En outre, la résolution prescrit en détail la façon d’atteindre cette objectivité. En plus de définir des normes pour les émissions de débats spéciaux et les reportages sur les sondages, la résolution interdit les émissions de tribune téléphonique et les débats pendant les émissions régulières et oblige les médias publics à « respecter les principes de professionnalisme et l’éthique journalistique, et à s’abstenir d’inviter les chefs ou les membres populaires des partis à participer aux émissions régulières et thématiques ».
La résolution décrit en détail combien de reportages la télévision, la radio et les journaux de l’État doivent présenter. Par exemple : les réseaux de télévision et de réseau du Monténégro sont obligés de fournir cinq vidéos ou enregistrements sonores respectivement, y compris des extraits des discours des participants aux rassemblements électoraux et de ceux qui présentent des listes; et le nombre de vidéos et d’enregistrements sonores doit augmenter de un à chaque quatrième rassemblement.

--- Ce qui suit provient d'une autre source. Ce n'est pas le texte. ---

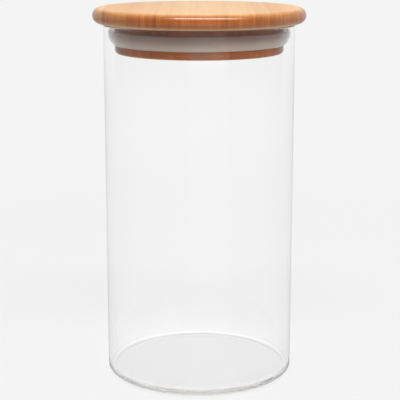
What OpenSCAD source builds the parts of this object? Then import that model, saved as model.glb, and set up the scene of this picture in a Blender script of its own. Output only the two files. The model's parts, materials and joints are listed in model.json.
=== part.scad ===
// Round glass storage canister with a push-in bamboo lid and a silicone lip seal.
//
// The jar is one piece of glass. The lid is two boards glued face to face, a cap and a plug,
// and each board is glued up from bamboo strips set on edge. The strips of the plug run across
// those of the cap. The seal sits in a groove turned into the plug, and its lip bears on the
// inside of the jar.
//
// Lengths are in millimetres. The origin is the centre of the jar's foot, and +Z is up.

/* [Glass jar] */
// Outside diameter of the wall
jar_d = 100; // [80:0.5:130]
// Height from the table to the top of the rim
jar_h = 188; // [120:1:260]
// Thickness of the wall
wall_t = 2.2; // [1.8:0.1:3.4]
// Thickness of the floor
floor_t = 2.6; // [2:0.1:5]
// Radius of the outside corner between the wall and the foot
foot_r = 3; // [2.6:0.1:7]
// Radius of the inside corner between the wall and the floor
heel_r = 1.9; // [1.5:0.1:5]
// Width of the flat ring that the jar stands on
foot_land = 4; // [2:0.5:8]
// How far the middle of the base is pushed up
push_up = 1.2; // [0.6:0.1:2.4]

/* [Lid cap] */
// How far the cap reaches past the outside of the wall
cap_overhang = 5.7; // [3:0.1:10]
// Thickness of the cap, whose edge is a full round
cap_t = 8; // [7:0.5:14]
// Gap between the rim and the cap at rest
seat_gap = 0.2; // [0.05:0.05:0.3]

/* [Lid plug] */
// How far the plug reaches below the cap
plug_h = 15.3; // [13:0.1:22]
// Gap between the plug and the inside of the wall
plug_gap = 3.6; // [2.5:0.1:5]
// Radius round the plug's lower edge
plug_edge_r = 1.8; // [1:0.1:3]

/* [Seal] */
// Height of the seal
seal_h = 7.6; // [6.6:0.1:9]
// Height of the plug's rim that is left below the seal
seal_lift = 4.3; // [3.2:0.1:5]
// Depth of the groove that holds the seal
groove_depth = 2; // [1.2:0.1:3]
// Clearance between the seal and each wall of the groove
groove_clear = 0.1; // [0.05:0.05:0.2]
// How far the seal's band stands out of the groove
band_proud = 0.2; // [0.1:0.05:0.5]
// Thickness of the lip
lip_t = 1.2; // [0.8:0.1:1.6]
// Clearance between the lip and the glass
lip_clear = 0.1; // [0.05:0.05:0.2]

/* [Bamboo strips] */
// How many strips the cap is glued up from
cap_strip_count = 16; // [8:1:20]
// How many strips the plug is glued up from
plug_strip_count = 13; // [6:1:16]

/* [Hidden] */
$fn = 144;
margin = 1; // how far a cutting shape runs past what it cuts

// Jar
jar_r = jar_d / 2;
bore_r = jar_r - wall_t;
rim_r = wall_t / 2;
rim_z = jar_h - rim_r;
push_up_reach = jar_r - foot_r - foot_land;
push_up_r = (pow(push_up_reach, 2) + pow(push_up, 2)) / (2 * push_up);

// Lid
cap_z = jar_h + seat_gap;
cap_r = jar_r + cap_overhang;
cap_round_r = cap_t / 2;
plug_z = cap_z - plug_h;
plug_r = bore_r - plug_gap;
groove_r = plug_r - groove_depth;

// Seal
seal_z = plug_z + seal_lift;
seal_top_z = seal_z + seal_h;
lip_r = bore_r - lip_clear;
lip_tip_z = seal_top_z - lip_t / 2;
// The lip's outer face is one arc, from the foot of the band up to the tip, where it is upright.
lip_reach = lip_r - plug_r - band_proud;
lip_rise = lip_tip_z - seal_z;
lip_curve_r = (pow(lip_reach, 2) + pow(lip_rise, 2)) / (2 * lip_reach);

// Strips of a round board of radius reach are all of one width. Side k is between strips k and
// k + 1, and the outer sides of the two edge strips lie just past the board.
function strip_side(k, count, reach) =
    k == 0 ? -reach - margin :
    k == count ? reach + margin :
    reach * (2 * k / count - 1);

function numbered(name, i) = str(name, "_", i < 10 ? "0" : "", i);

bamboo_tones = ["#dba468", "#c98f50", "#e0ad72", "#d1985a", "#c0854a"];
glass_tint = [0.86, 0.92, 0.91, 0.35];
silicone_tint = [0.90, 0.89, 0.87, 0.85];

// --- Glass jar ---------------------------------------------------------------------------

// The disc that bulges the base upwards, drawn at its place in the section. lift raises it.
module push_up_dome(lift) {
    translate([0, lift + push_up - push_up_r]) circle(r = push_up_r, $fn = 720);
}

// Half of a tub's section: straight side, flat bottom and a rounded corner between them.
module tub_section(r, corner_r, bottom, top) {
    translate([0, bottom]) square([r - corner_r, top - bottom]);
    translate([0, bottom + corner_r]) square([r, top - bottom - corner_r]);
    translate([r - corner_r, bottom + corner_r]) circle(r = corner_r);
}

module jar_section() {
    difference() {
        tub_section(jar_r, foot_r, 0, rim_z);
        difference() {
            tub_section(bore_r, heel_r, floor_t, rim_z + margin);
            push_up_dome(floor_t);
        }
        push_up_dome(0);
    }
    translate([jar_r - rim_r, rim_z]) circle(r = rim_r);
}

module glass_jar() {
    color(glass_tint) rotate_extrude() jar_section();
}

// --- Silicone seal -----------------------------------------------------------------------

module lip_section() {
    intersection() {
        translate([lip_r - lip_curve_r, lip_tip_z]) difference() {
            circle(r = lip_curve_r);
            circle(r = lip_curve_r - lip_t);
        }
        translate([plug_r, seal_z]) square([plug_gap, lip_rise]);
    }
    translate([lip_r - lip_t / 2, lip_tip_z]) circle(r = lip_t / 2);
}

module band_section() {
    translate([groove_r + groove_clear, seal_z])
        square([groove_depth - groove_clear + band_proud, seal_h]);
}

module seal_ring() {
    color(silicone_tint) rotate_extrude() {
        band_section();
        lip_section();
    }
}

// --- Bamboo lid --------------------------------------------------------------------------

// Cap as it leaves the lathe: a disc whose edge is a full round.
module cap_board() {
    translate([0, 0, cap_z]) rotate_extrude() {
        square([cap_r - cap_round_r, cap_t]);
        translate([cap_r - cap_round_r, cap_round_r]) circle(r = cap_round_r);
    }
}

// Plug as it leaves the lathe: a disc with a rounded lower edge and the seal's groove.
module plug_board() {
    rotate_extrude() difference() {
        tub_section(plug_r, plug_edge_r, plug_z, cap_z);
        translate([groove_r, seal_z - groove_clear])
            square([groove_depth + margin, seal_h + 2 * groove_clear]);
    }
}

// Room that strip i of a board takes up. It runs along Y.
module strip_slab(i, count, reach, bottom, top) {
    left = strip_side(i - 1, count, reach);
    right = strip_side(i, count, reach);
    translate([left, -reach - margin, bottom - margin])
        cube([right - left, 2 * (reach + margin), top - bottom + 2 * margin]);
}

module cap_strip(i) {
    color(bamboo_tones[(2 * i) % len(bamboo_tones)]) intersection() {
        cap_board();
        strip_slab(i, cap_strip_count, cap_r, cap_z, cap_z + cap_t);
    }
}

// The plug's strips run along X, across those of the cap, and strip 1 is the one in front.
module plug_strip(i) {
    color(bamboo_tones[(2 * i + 1) % len(bamboo_tones)]) intersection() {
        plug_board();
        rotate([0, 0, 90]) strip_slab(i, plug_strip_count, plug_r, plug_z, cap_z);
    }
}

glass_jar();
seal_ring();
for (i = [1 : cap_strip_count])
    cap_strip(i);
for (i = [1 : plug_strip_count])
    plug_strip(i);
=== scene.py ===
# %% [markdown]
# # A glass storage canister with a bamboo lid
#
# A clear round jar stands on a pale table. Its lid is bamboo: a cap with a full round edge that
# reaches past the glass, and under it a plug with a groove for a translucent silicone seal. The
# frame holds every piece at its real size as a plain solid, so this script never moves or resizes
# one. It draws each piece again as a smooth surface, which takes the solid's place, and gives it a
# finish. The plain solids could be dressed instead, but their flat facets would show in glass and
# in gloss.
#
# Lengths are in metres. The jar's axis is Z, and the table is at z = 0.

# %% Load the frame
import json

import bmesh
import bpy
import numpy as np
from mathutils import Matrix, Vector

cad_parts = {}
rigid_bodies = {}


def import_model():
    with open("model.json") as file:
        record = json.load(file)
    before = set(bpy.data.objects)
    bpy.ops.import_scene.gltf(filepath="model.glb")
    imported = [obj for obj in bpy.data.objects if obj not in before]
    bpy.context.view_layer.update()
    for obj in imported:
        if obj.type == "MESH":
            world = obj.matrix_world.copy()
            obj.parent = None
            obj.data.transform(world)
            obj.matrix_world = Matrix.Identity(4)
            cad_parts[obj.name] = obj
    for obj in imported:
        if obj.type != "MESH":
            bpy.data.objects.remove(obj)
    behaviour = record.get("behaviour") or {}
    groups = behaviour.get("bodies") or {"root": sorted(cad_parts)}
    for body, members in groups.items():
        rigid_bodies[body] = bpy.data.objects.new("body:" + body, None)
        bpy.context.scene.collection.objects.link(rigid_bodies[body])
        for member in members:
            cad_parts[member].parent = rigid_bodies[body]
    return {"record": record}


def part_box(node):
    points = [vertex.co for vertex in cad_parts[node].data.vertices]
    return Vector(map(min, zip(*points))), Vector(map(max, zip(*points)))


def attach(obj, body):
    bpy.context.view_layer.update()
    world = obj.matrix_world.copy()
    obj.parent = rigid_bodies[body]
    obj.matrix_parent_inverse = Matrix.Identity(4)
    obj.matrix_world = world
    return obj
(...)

Ces règlements très détaillés sur le contenu créent un véritable dilemme. La nécessité d’une telle prescription découle des précédents créés par des reportages tendancieux et non professionnels de l’État et des médias contrôlés par l’État. D’un autre côté, l’inclination à adopter des règlements ultraprécis découle d’un héritage de dictature politique. Dans quelle mesure ceux qui sont chargés d’établir des règlements doivent-ils régir la couverture médiatique et jusqu’à quel point les médias tireront-ils des leçons de leurs propres erreurs? Il revient à chaque démocratie de trouver ses réponses à ces questions complexes.